Roark Schwanenberg was pilot-in-command and William Coultas was co-pilot. Four people survived the crash one of which was the co-pilot. The jury on Tuesday awarded $28.4 million to the estate. Coultas was awarded $37 million and his wife $4.3 million by the jury. 

On August 5, 2008, about 7:40 PM a Sikorsky S-61N helicopter, N612AZ, impacted trees and terrain during the initial climb after takeoff (about one minute after takeoff) from Helispot 44 (H-44), located at an elevation of about 6,000 feet in mountainous terrain near Weaverville, California.  

Impact forces and a postcrash fire destroyed the helicopter, which was being operated by the U.S. Forest Service (USFS) as a public flight to transport firefighters from H-44 to another helispot. The USFS had contracted with Carson Helicopters, Inc. (CHI) of Grants Pass, Oregon, for the services of the helicopter, which was registered to CHI and leased to Carson Helicopter Services, Inc. of Grants Pass.  

The National Transportation Safety Board determined the probable causes of this accident were as follows: The following actions by Carson Helicopters: 1) the intentional understatement of the helicopter's empty weight, 2) the alteration of the power available chart to exaggerate the helicopter's lift capability, and 3) the practice of using unapproved above-minimum specification torque in performance calculations that, collectively, resulted in the pilots relying on performance calculations that significantly overestimated the helicopter's load-carrying capacity and did not provide an adequate performance margin for a successful takeoff; and insufficient oversight by the U.S. Forest Service and the Federal Aviation Administration. 


Contributing to the accident was the failure of the flight crewmembers to address the fact that the helicopter had approached its maximum performance capability on their two prior departures from the accident site because they were accustomed to operating at the limit of the helicopter?s performance. 

Contributing to the fatalities were the immediate, intense fire that resulted from the spillage of fuel upon impact from the fuel tanks that were not crash resistant, the separation from the floor of the cabin seats that were not crash resistant, and the use of an inappropriate release mechanism on the cabin seat restraints. 

GE Aviation spokesman Rick Kennedy said "Our position has been all along that this verdict completely contradicts findings by the NTSB." GE plans to appeal the verdict, but Kennedy said the company will need to first review this case.  

Carson Helicopters believed that the accident was caused by the loss of power to the #2 engine due to contamination in the fuel control.

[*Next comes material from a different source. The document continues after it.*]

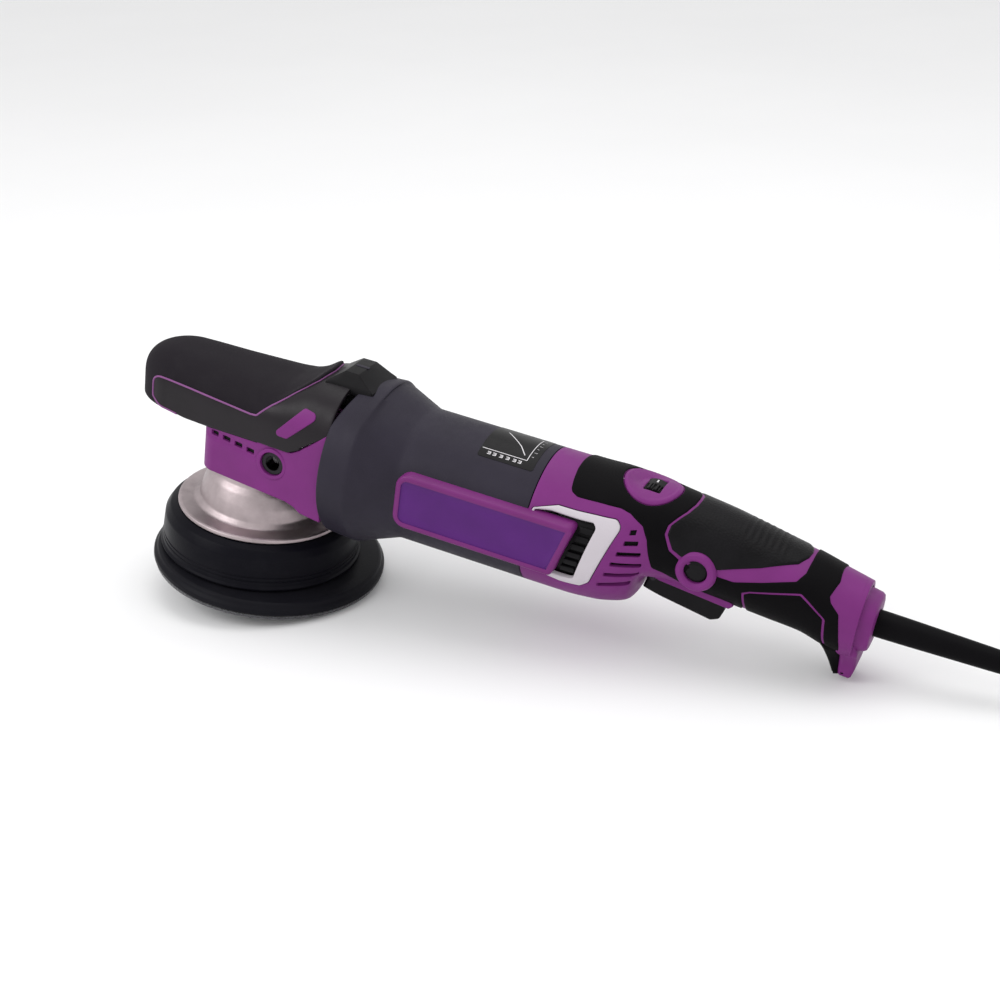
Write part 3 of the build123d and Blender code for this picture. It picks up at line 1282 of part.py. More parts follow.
def build_cord(pose):
    """Cord on the floor: the lead from the guard, the coil, its tie and the plug."""
    exit_point = (pose * Location((GUARD[1], 0, CORD_Z))).position
    direction = (pose * Location((GUARD[1] + 1, 0, CORD_Z))).position - exit_point
    route = [tuple(exit_point), tuple(exit_point + direction * 22)] + CORD_ROUTE
    radii = bend_radii(route)
    print("cord exit", [round(v, 2) for v in exit_point], "direction", [round(v, 4) for v in direction])
    print("cord radii", [round(r, 1) for r in radii])
    with BuildPart() as lead:
        with BuildLine() as path:
            FilletPolyline(*route, radius=radii)
        with BuildSketch(Plane(origin=exit_point, z_dir=direction)):
            Circle(CORD_R)
        sweep()
    length = sum(edge.length for edge in path.line.edges())
    print("lead length", round(length, 1), "volume over section",
          round(lead.part.volume / (pi * CORD_R ** 2 * length), 4))
    keep("cord_lead", lead, cord_pieces)

    (cx, cy), inner, outer, low, high = COIL
    with BuildPart() as coil:
        with BuildSketch(Plane.XY.offset(low)):
            with Locations((cx, cy)):
                Circle(outer)
                Circle(inner, mode=Mode.SUBTRACT)
        extrude(amount=high - low)
        fillet(coil.edges(), CORD_R - 0.2)
    keep("cord_coil", coil, cord_pieces)

    with BuildPart() as tie:
        with BuildSketch(Plane.XZ.offset(-cy - 7)):
            middle = cx + (inner + outer) / 2
            with Locations((middle, (low + high) / 2)):
                Rectangle(outer - inner + 2 * TIE_T + 2.4, high - low + 2 * TIE_T)
                Rectangle(outer - inner + 2.4, high - low, mode=Mode.SUBTRACT)
        extrude(amount=14)
    keep("coil_tie", tie, cord_pieces)

    axis_z, axis_y = PLUG_AXIS
    with BuildPart() as plug:
        with BuildSketch(Plane.YZ.offset(PLUG_X[0])):
            with Locations((axis_y, axis_z)):
                Circle(CORD_R)
        extrude(amount=PLUG_X[1] - PLUG_X[0])
        with BuildSketch(Plane.YZ.offset(PLUG_X[1])):
            with Locations((axis_y, axis_z)):
                Circle(CORD_R + 0.6)
        with BuildSketch(Plane.YZ.offset(PLUG_X[2])):
            with Locations((axis_y, axis_z)):
                RectangleRounded(20, 16, 5)
        loft()
        with BuildSketch(Plane.YZ.offset(PLUG_X[2])):
            with Locations((axis_y, axis_z)):
                RectangleRounded(20, 16, 5)
        with BuildSketch(Plane.YZ.offset(PLUG_X[3])):
            with Locations((axis_y, axis_z)):
                RectangleRounded(35, 22, 8)
        loft()
        with BuildSketch(Plane.YZ.offset(PLUG_X[3])):
            with Locations((axis_y - 9.5, axis_z), (axis_y + 9.5, axis_z)):
                Circle(2.4)
        extrude(amount=-19)
    keep("mains_plug", plug, cord_pieces)


def build_all():
    build_plate()
    build_orbit()
    build_gears()
    build_gear_case()
    build_head_shells()
    build_shroud()
    build_housing()
    build_panels()
    build_motor()
    build_handle()
    build_controls()
    build_cord_entry()
    pose = rest_pose()
    lead_in = dict(cord_pieces)
    build_cord(pose)
    os.makedirs("parts", exist_ok=True)
    for label, part in list(pieces.items()) + list(cord_pieces.items()):
        in_tool_frame = label in pieces or label in lead_in
        placed = pose * part if in_tool_frame else part
        placed.label = label
        export_step(placed, f"parts/{label}.step")
    return pose


POSE = build_all()
print("tilt", round(rest_tilt(), 4), "shift", [round(v, 4) for v in POSE.position])
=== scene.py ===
import bpy
import json
import numpy as np
from math import atan2, cos, degrees, hypot, pi, radians, sin, tan
from mathutils import Matrix, Vector
from mathutils.geometry import delaunay_2d_cdt


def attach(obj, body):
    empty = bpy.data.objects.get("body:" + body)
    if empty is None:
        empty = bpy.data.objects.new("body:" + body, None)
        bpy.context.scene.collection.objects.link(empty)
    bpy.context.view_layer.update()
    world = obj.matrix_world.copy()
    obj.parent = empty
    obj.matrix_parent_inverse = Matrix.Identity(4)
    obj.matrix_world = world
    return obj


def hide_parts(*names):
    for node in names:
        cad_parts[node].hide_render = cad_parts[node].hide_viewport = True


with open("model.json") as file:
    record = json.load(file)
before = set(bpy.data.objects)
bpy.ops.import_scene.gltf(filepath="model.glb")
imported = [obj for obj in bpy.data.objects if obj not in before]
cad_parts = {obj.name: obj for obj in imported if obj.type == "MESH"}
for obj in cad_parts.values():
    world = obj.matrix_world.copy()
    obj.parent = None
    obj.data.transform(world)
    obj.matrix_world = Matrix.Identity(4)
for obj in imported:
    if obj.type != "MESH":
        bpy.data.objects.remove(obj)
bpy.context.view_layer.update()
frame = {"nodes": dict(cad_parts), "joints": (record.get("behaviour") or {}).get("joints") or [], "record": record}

# ---- the tool's own frame -------------------------------------------------------------------
# Shapes are drawn in millimetres in the tool's own frame: origin where the spindle axis
# meets the plate's face, +Z up the spindle, +X along the motor. It leans back at rest.
JOINTS = {joint["name"]: joint for joint in frame["joints"]}
SPINDLE_POINT = 50.0      # height of the spindle joint's point above the plate's face
UP = Vector(JOINTS["spindle_spin"]["axis"]).normalized()
SIDE = Vector((0, 1, 0))
ALONG = SIDE.cross(UP)
ORIGIN = Vector(JOINTS["spindle_spin"]["pos_m"]) - UP * SPINDLE_POINT / 1000
TOOL_AXES = np.array([ALONG, SIDE, UP])


def placed(points):
    """Points of the tool's own frame, in millimetres, in the finished frame in metres."""
    return np.asarray(points, float) @ TOOL_AXES / 1000 + np.array(ORIGIN)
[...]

Six years before the accident, Carson notified GE, Sikorsky and Columbia Helicopters (the company that overhauls fuel controls) about its concern over fuel control contamination which caused engines to lose power. Two years before the accident, GE recommended that Sikorsky change the airframe filter for the fuel control from 40 microns to 10 microns to address this problem.  

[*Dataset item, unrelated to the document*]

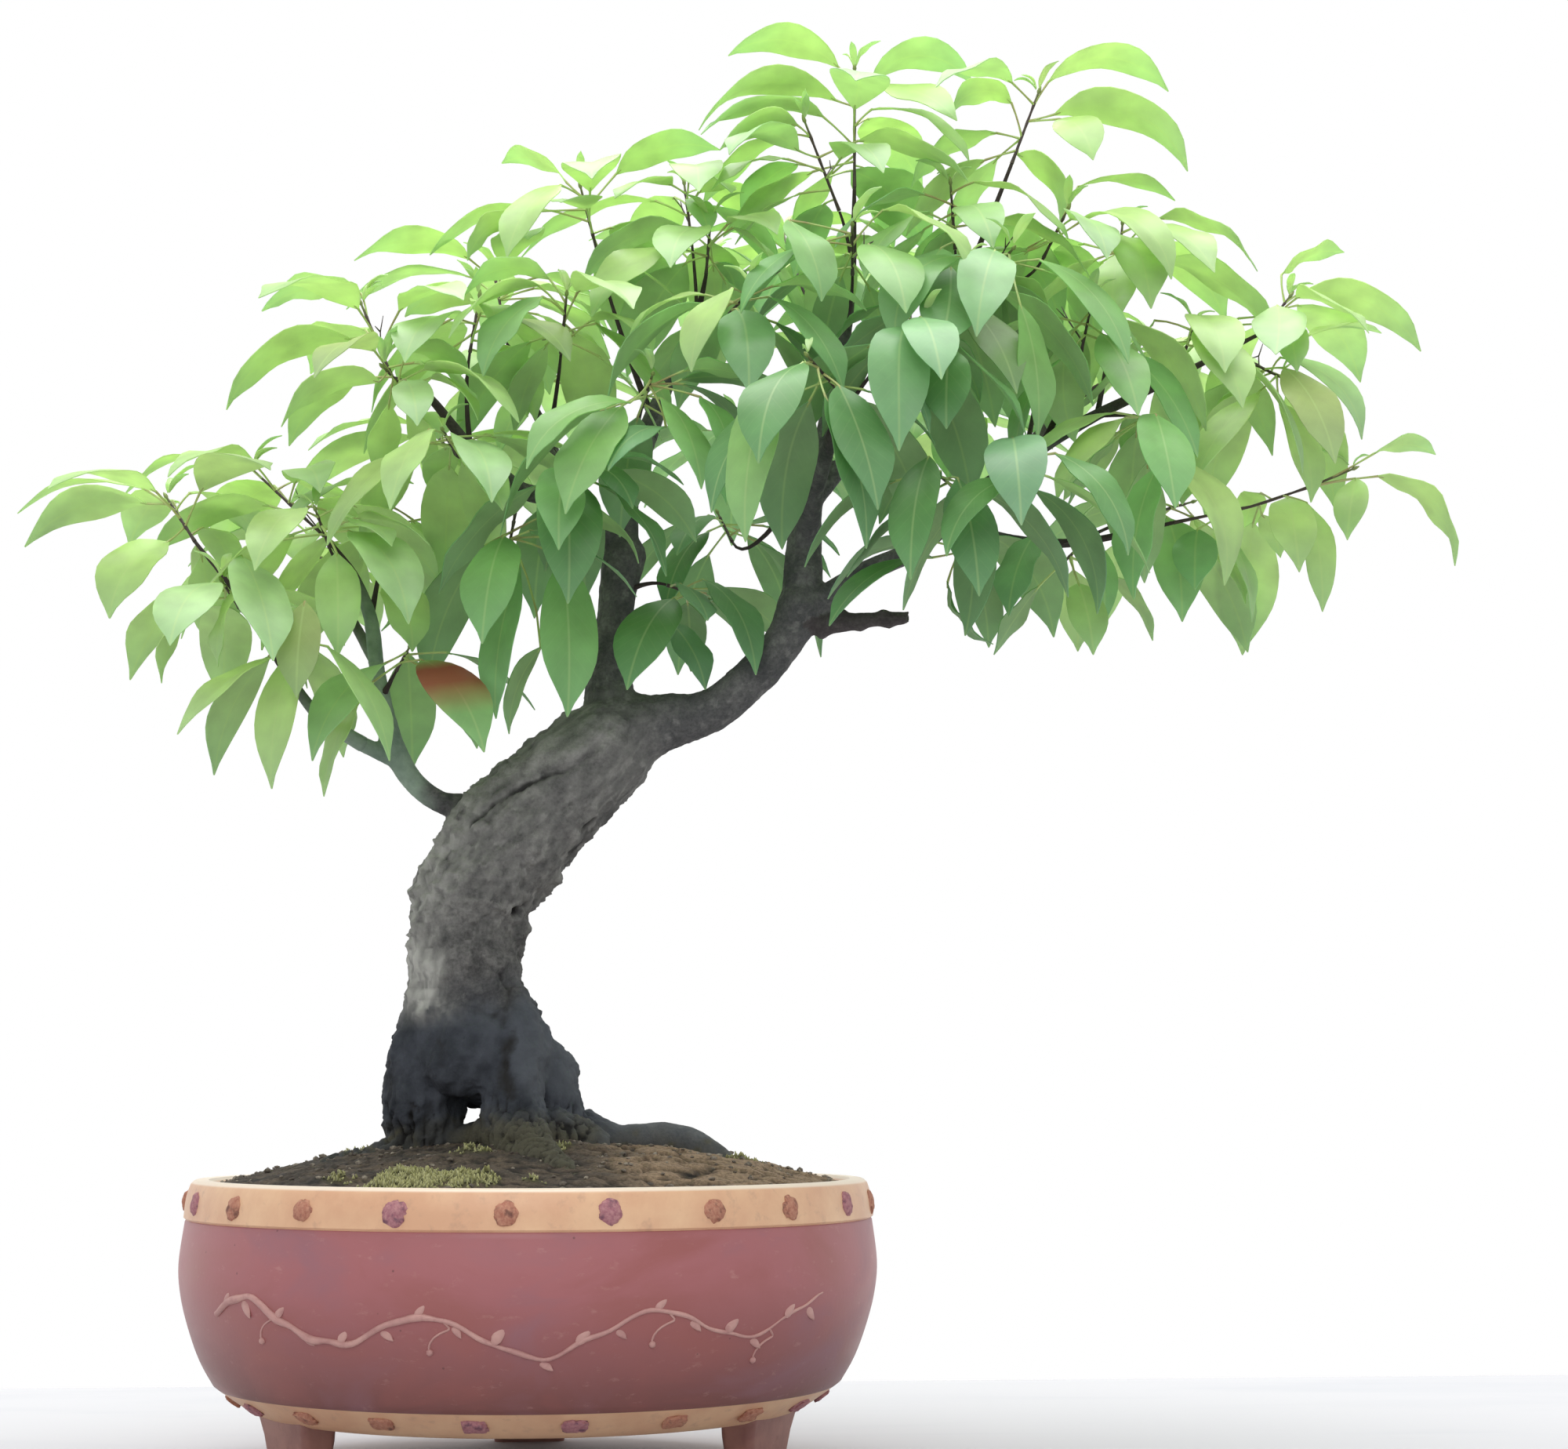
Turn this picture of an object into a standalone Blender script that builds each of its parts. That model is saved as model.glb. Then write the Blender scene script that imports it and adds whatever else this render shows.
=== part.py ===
"""A camphor tree trained as a bonsai, in a round glazed pot on three feet.

All tables are in millimetres in the pot's own frame: the pot's axis is x = y = 0, the table is z = 0,
+X is the tree's right, -Y its front and +Z up. Meshes are made in metres, and at the end everything is
moved so that the middle of the underside of the overall box is the origin.
"""

import math
import random

import bmesh
import bpy
from mathutils import Matrix, Vector, noise
from mathutils.bvhtree import BVHTree

MM = 0.001
GAP = 0.3  # left between pieces that touch
ROOT_GAP = 0.45  # left between the roots and the ground that they stand in

# Pot
POT_SIDES = 36
RIM_Z = 130.6
FLOOR_Z = 34.4
# Buttons round the wall: how many, the first one's turn in degrees, the wall's radius and the height
# there, half their width and height, how far they stand out, their lean in degrees and their sides.
BOSS_ROWS = (
    (22, -4.0, 154.9, 121.0, 5.6, 5.6, 1.9, -9.0, 6),
    (20, -9.4, 132.6, 34.6, 4.8, 3.3, 1.2, 54.0, 4),
)
BOSS_ROOT = 3.0  # how far a button reaches into the wall
FOOT_TURNS = (-60.0, 60.0, 180.0)
# A foot from the table up, as (height, inner radius, outer radius, half width).
FOOT_ROWS = ((0.0, 108.0, 118.5, 17.0), (22.0, 106.0, 121.5, 21.0), (33.0, 106.5, 124.0, 23.5))
FOOT_CORNER = (4.0, 3.0)  # taken off its outer corners, across and inwards
# Outside from the underside's edge to the rim, as (radius, height).
POT_OUTSIDE = (
    (106.0, 27.2), (118.0, 27.9), (125.5, 30.4), (139.4, 39.8), (141.2, 41.2), (147.4, 52.0),
    (152.6, 66.0), (156.2, 80.0), (157.4, 94.0), (155.4, 110.6), (154.6, 111.4), (155.8, 112.4),
    (155.0, 122.0), (153.0, 128.8), (150.8, RIM_Z),
)
# Inside from the rim down to the floor.
POT_INSIDE = (
    (145.2, RIM_Z), (143.6, 128.6), (147.6, 104.0), (146.4, 74.0), (134.0, 48.0), (108.0, FLOOR_Z),
)
DRAIN_RADIUS = 11.0

# Ground
SOIL_SIDES = 18
SOIL_RINGS = (20, 42, 64, 88, 114, 143.2)
SOIL_MOUND = ((0.0, 148.5), (30.0, 147.5), (55.0, 145.0), (80.0, 142.0), (100.0, 138.6),
              (118.0, 134.6), (132.0, 131.0), (143.2, 128.2))

# Woody parts as points (x, y, z, radius).
TRUNK_SIDES = 14
ROOT_SIDES = 7
LOW_WOOD = 200.0  # parts that reach below this may stand in the ground
TRUNK = (
    (-26, 0, 164, 13), (-24, 0, 170, 31), (-24, 0, 187, 35), (-29, 0, 205, 29.5), (-31, 0, 221, 26.6),
    (-32, 0, 237, 26.2), (-30, 0, 250, 26.6), (-25, 0, 265, 27.6), (-15, 0, 282, 28.2),
    (1, 0, 300, 27.2), (19, 0, 317, 25.4), (34, 0, 331, 23.6), (44, 0, 341, 17.0),
)
ROOTS = {
    "left_leg": ((-38, 0, 222, 17), (-43, 0, 198, 18), (-49, -1, 180, 18.5), (-50.5, -1, 163, 18.6),
                 (-49, -1, 146, 15.5), (-49, -1, 120, 11)),
    "right_leg": ((-20, 2, 214, 13), (-8, 1, 198, 14.5), (2, 0, 182, 16.2), (6, 0, 165, 16.4),
                  (7, 2, 148, 15), (8, 2, 120, 11)),
    "front_leg": ((-14, -10, 212, 13), (-10, -20, 190, 14), (-9, -27, 170, 14), (-8, -32, 155, 14),
                  (-3, -50, 144, 12), (6, -72, 138, 9), (16, -96, 131, 6), (22, -112, 122, 3.5)),
    "back_left_leg": ((-36, 10, 208, 15), (-43, 22, 186, 14), (-47, 31, 162, 12.5), (-48, 38, 142, 11),
                      (-48, 40, 120, 8)),
    "back_right_leg": ((-12, 12, 208, 15), (-3, 24, 186, 14), (0, 33, 162, 12.5), (3, 40, 142, 11),
                       (4, 42, 120, 8)),
    "right_root": ((8, 2, 154, 12), (24, 3, 150, 10.5), (40, 3, 147, 8.4), (56, 1, 147.5, 8.2),
                   (70, -2, 146, 8.4), (82, -5, 140, 7), (98, -9, 130, 4)),
    "left_root": ((-52, -3, 146, 11), (-68, -10, 139.5, 7), (-86, -16, 136, 6), (-104, -22, 129, 4)),
    "bridge_root": ((-45, -4, 145, 8), (-28, -9, 147.5, 8.5), (-12, -17, 151, 12), (10, -18, 149, 13),
                    (32, -12, 142, 9)),
    "back_root": ((-46, 36, 152, 10), (-40, 58, 144, 8), (-34, 82, 138, 6), (-28, 102, 128, 4)),
}
LIMBS = {
    "A": ((28, 0, 322, 15), (36, 0, 340, 16.5), (33, 4, 358, 11.2), (35, 8, 380, 9.0), (37, 12, 403, 8.8),
          (40, 14, 424, 10.6), (41, 15, 432, 6.5)),
    "A1": ((39, 13, 418, 6.5), (34, 12, 432, 6.6), (24, 9, 441, 5.4), (10, 4, 448, 4.7), (-11, 0, 452, 4.1),
           (-33, -6, 470, 3.0), (-53, -6, 494, 2.3), (-70, -6, 503, 1.5)),
    "A2": ((39, 13, 418, 6.5), (41, 15, 432, 6.2), (42, 18, 450, 5.3), (46, 20, 474, 4.4), (53, 20, 493, 3.7),
           (64, 15, 516, 3.0), (74, 5, 540, 2.3), (78, 0, 558, 1.5)),
    "A2b": ((42, 18, 450, 4.2), (54, 60, 491, 3.4), (68, 95, 537, 2.6), (85, 120, 577, 1.5)),
    "A3": ((10, 4, 448, 3.8), (4, 40, 485, 3.1), (-12, 60, 522, 2.3), (-20, 60, 553, 1.5)),
    "B": ((28, 0, 325, 15), (44, -2, 336, 17.5), (60, -4, 341, 13.4), (80, -8, 346, 10.6), (98, -12, 360, 9.6),
          (114, -14, 378, 9.4), (122, -16, 396, 11.0), (124, -16, 404, 7)),
    "B1": ((118, -15, 388, 8), (123, -14, 406, 9.4), (124, -10, 424, 8.8), (126, -4, 443, 7.4),
           (132, 0, 467, 5.2), (140, 4, 503, 4.0), (146, 6, 535, 3.1), (149, 4, 565, 2.4), (150, 2, 604, 1.5)),
    "B1b": ((124, -10, 424, 6.2), (126, -50, 445, 4.2), (129, -85, 459, 2.8), (131, -105, 475, 1.6)),
    "B1c": ((126, -4, 445, 5.2), (154, 5, 480, 3.8), (181, 5, 516, 3.0), (199, -2, 549, 2.5),
            (213, -8, 583, 1.9), (225, -10, 614, 1.5)),
    "B1d": ((127, -4, 449, 4.6), (140, 60, 485, 3.9), (158, 110, 522, 3.0), (175, 150, 558, 1.6)),
    "B2": ((117, -15, 387, 6), (128, -17, 394, 7.0), (150, -24, 409, 5.6), (170, -30, 418, 4.8),
           (187, -36, 430, 4.4), (207, -40, 449, 3.7), (233, -38, 468, 3.3), (261, -30, 486, 2.9),
           (294, -20, 504, 2.3), (327, -10, 523, 1.9), (349, 0, 536, 1.5)),
    "B2b": ((187, -36, 430, 3.5), (220, -30, 425, 2.9), (255, -20, 427, 2.4), (301, -10, 439, 1.5)),
    "B2c": ((187, -36, 430, 3.5), (194, -75, 437, 2.5), (202, -95, 440, 1.6)),
    "B2d": ((207, -40, 449, 3.0), (238, 30, 484, 2.9), (268, 80, 517, 2.3), (296, 100, 539, 1.5)),
    "B3": ((119, -15, 386, 5.0), (136, -20, 386, 5.0), (152, -26, 387, 3.6), (171, -34, 387, 3.2)),
    "C": ((-20, 0, 296, 7), (-33, 0, 300, 6.6), (-45, -2, 303, 5.2), (-56, -4, 311, 5.1), (-64, -6, 323, 5.4),
          (-69, -8, 336, 5.1), (-72, -8, 350, 4.4), (-75, -6, 367, 3.7), (-78, -4, 388, 3.2),
          (-87, 0, 410, 2.5), (-98, 0, 425, 1.6)),
    "C1": ((-65, -6, 322, 4.2), (-80, -12, 328, 3.7), (-91, -20, 334, 3.3), (-102, -28, 342, 2.9),
           (-115, -34, 360, 2.5), (-128, -38, 381, 2.1), (-141, -36, 399, 1.8), (-157, -24, 419, 1.4)),
    "Cb": ((-75, -6, 367, 3.0), (-89, 35, 394, 2.5), (-102, 60, 421, 1.6)),
}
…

Carson Helicopters had reported that the day after the accident, GE emailed Sikorsky asking what was being done about changing the airframe fuel filter. It wasn't until almost two years after the accident that Sikorsky issued a Service Bulletin changing the approved filter from 40 microns to 10 microns.

Along with pilot Schwanenberg, 54, of Lostine, those killed included Jim Ramage, 63, a U.S. Forest Service inspector pilot from Redding, Calif.; and firefighters Shawn Blazer, 30, of Medford; Scott Charlson, 25, of Phoenix, Ore.; Matthew Hammer, 23, of Grants Pass; Edrik Gomez, 19, of Ashland; Bryan Rich, 29, of Medford; David Steele, 19, of Ashland; and Steven "Caleb" Renno, 21, of Cave Junction.